Eventually, encroaching development sent many of them - and their horse operations - to southern Chester County. But the remaining families, along with organizations like the Brandywine Conservancy and the Willistown Conservation Trust, have managed to preserve this attractive slice of the past.

On one corner is the farm where Roy Jackson, Barbaro's owner and a Rockefeller heir, grew up - property now owned by film director M. Night Shyamalan.

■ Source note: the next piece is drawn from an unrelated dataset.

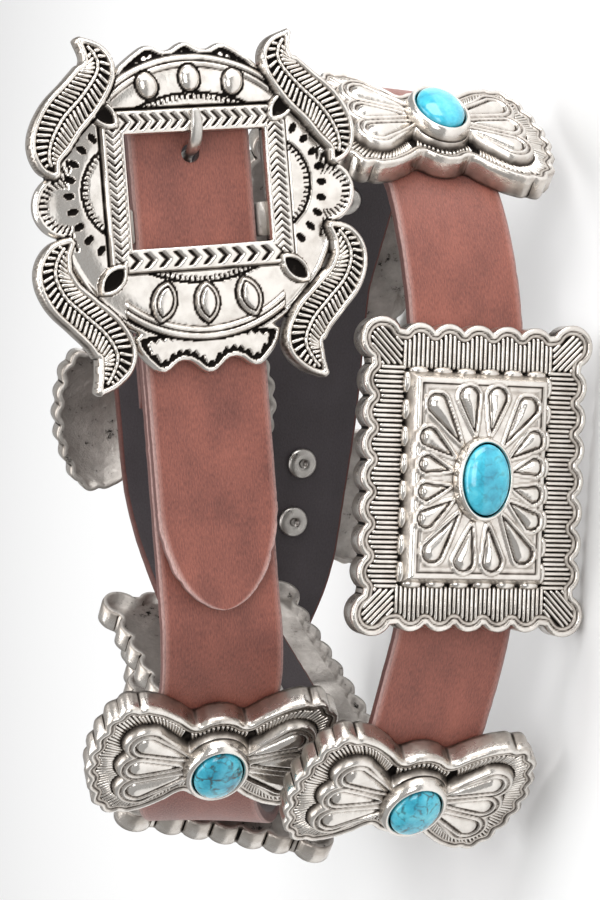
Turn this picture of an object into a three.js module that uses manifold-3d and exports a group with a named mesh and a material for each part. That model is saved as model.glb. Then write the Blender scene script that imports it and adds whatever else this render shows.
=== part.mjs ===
// A western concho belt: a leather strap fastened by a cast buckle, with nine conchos that hold
// turquoise stones. It is wound into two turns and rests on the lower edges of its conchos.
// Millimetres, +Z up. The turns run round in X and Y, and the strap's width stands up along Z.
import * as THREE from 'three';
import { mergeVertices } from 'three/addons/utils/BufferGeometryUtils.js';
import Module from 'manifold-3d';

const wasm = await Module();
wasm.setup();

const gap = 0.3;                    // clearance between pieces that touch
const strapWidth = 30;
const strapThickness = 3;
const tailThickness = 2.4;          // the skived end that is folded back behind the buckle
const tailLength = 42;
const tailClosed = 18;              // from here on the folded end lies against the strap
const tipLength = 24;               // the pointed part of the free end
const pitch = 10;                   // longest step between two sections of a bend
const postRadius = 1.9;
const postHole = postRadius + gap;
const screwRadius = 4.3;
const screwHeight = 1.4;
const prongHoles = { count: 5, spacing: 25, radius: 2.2 };
const foldScrews = { first: 26, second: 36 };   // from the bar along the folded tail

const rect = {
  across: 58.5, along: 74, skirt: 6.5, wall: 1.5, corner: 5.5, scallopsAcross: 5, scallopsAlong: 7,
  depth: 1.9, panelAcross: 37, panelAlong: 51, panelRise: 4.2, panelSlope: 2.2, postSpacing: 22,
  stoneAcross: 11.5, stoneAlong: 17, bezel: 1.5, petals: 16,
};
const butterfly = {
  across: 63, along: 39, waist: 26, skirt: 6.5, wall: 1.5, domeRise: 2.6, postSpacing: 17,
  stoneAcross: 12, stoneAlong: 16, bezel: 2,
};
const bezelSides = 10;             // also the stone's
const bezelHeight = 3.2;
const stoneHeight = 4.6;

const buckle = {
  middle: -3.5, bodyRadius: 34.8, lobeOut: 32, lobeRadius: 7.6, plate: 2.6, ringRadius: 33, band: 5.4, bandHeight: 4.4, ringHeight: 3.8,
  windowHalf: 17.15, windowTop: -19.2, windowBottom: 7.4, tendrilHeight: 5.6, lugReach: 12.4,
  bendStart: 26, bendRadius: 52,
};
const bar = { radius: 1.9, along: 2, depth: 3.8 };

// The strap's way round, a row for each place that it passes. Turn is the heading in degrees, with 0
// along -X and 90 along +Y. Climb is the slope in degrees, and flat is half of a straight stretch.
const rows = [
  { name: 'buckle', x: 53.5, y: 0, height: 104, turn: 0, climb: -9, flat: 46 },
  { name: 'under_tip', x: -35, y: 0.3, height: 90, turn: 0, climb: -9, flat: 6 },
  { name: 'butterfly_1', x: -71.5, y: 20.5, height: 83.3, turn: 43, climb: -5.5, flat: 14 },
  { name: 'rect_1', x: -80, y: 103, height: 50, turn: 128, climb: -12, flat: 15 },
  { name: 'butterfly_4', x: -12, y: 113, height: 31.5, turn: 186, climb: -3, flat: 14 },
  { name: 'rect_2', x: 62, y: 97, height: 31, turn: 212, climb: 0, flat: 15 },
  { name: 'butterfly_2', x: 77, y: 16, height: 38.5, turn: 310, climb: -1, flat: 14 },
  { name: 'rect_3', x: -4, y: -7, height: 32.4, turn: 360, climb: -2, flat: 28 },
  { name: 'butterfly_3', x: -77.5, y: 6.5, height: 36.6, turn: 403, climb: 3, flat: 14 },
  { name: 'rect_4', x: -60, y: 74, height: 55, turn: 485, climb: 10, flat: 15 },
  { name: 'butterfly_5', x: 8, y: 94, height: 76.5, turn: 550, climb: 12, flat: 14 },
  { name: 'over_the_top', x: 89, y: 36, height: 98, turn: 630, climb: 7, flat: 2 },
  { name: 'free_end', x: 53.5, y: -strapThickness - gap, height: 104, turn: 720, climb: -9, flat: 26 },
  { name: 'tip', x: -39, y: -strapThickness - gap, height: 89.35, turn: 720, climb: -9, flat: 1 },
];
// The middle of the wound belt and its lowest edge, in the rows' own numbers. The origin goes there.
const middle = { x: -6.7, y: 58.21, height: -0.22 };
const route = rows.map((row) => ({
  ...row, x: row.x - middle.x, y: row.y - middle.y, height: row.height - middle.height,
}));

const colours = {
  leather: 0x8e4a3c, silver: 0xc9c2b8, nickel: 0x9d958c, turquoise: 0x41b8d0,
};
const finishes = {
  leather: () => new THREE.MeshStandardMaterial({ color: colours.leather, roughness: 0.55, metalness: 0 }),
  silver: () => new THREE.MeshStandardMaterial({ color: colours.silver, roughness: 0.25, metalness: 1 }),
  nickel: () => new THREE.MeshStandardMaterial({ color: colours.nickel, roughness: 0.4, metalness: 1 }),
  turquoise: () => new THREE.MeshStandardMaterial({ color: colours.turquoise, roughness: 0.2, metalness: 0 }),
};

const radians = THREE.MathUtils.degToRad;
const heading = (turn) => new THREE.Vector2(-Math.cos(radians(turn)), Math.sin(radians(turn)));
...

The hilly acreage across Goshen Road was the Happy Hill Farm estate of Widener family offspring, Ella Anne and Cortright Wetherill, who bred Raise a Native, considered one of the 20th century's greatest thoroughbred sires.

Veteran horsewoman Betty Moran, whose Brushwood Stables bred Belmont Stakes winner Crème Fraiche, still lives a few miles down Providence Road. And it was in fields on or adjacent to Radnor Hunt where many of the riding scenes in Alfred Hitchcock's 1964 movie Marnie were filmed.

"There were a lot of racing people in Philadelphia well into the '80s," Abbott said. "There aren't quite as many now."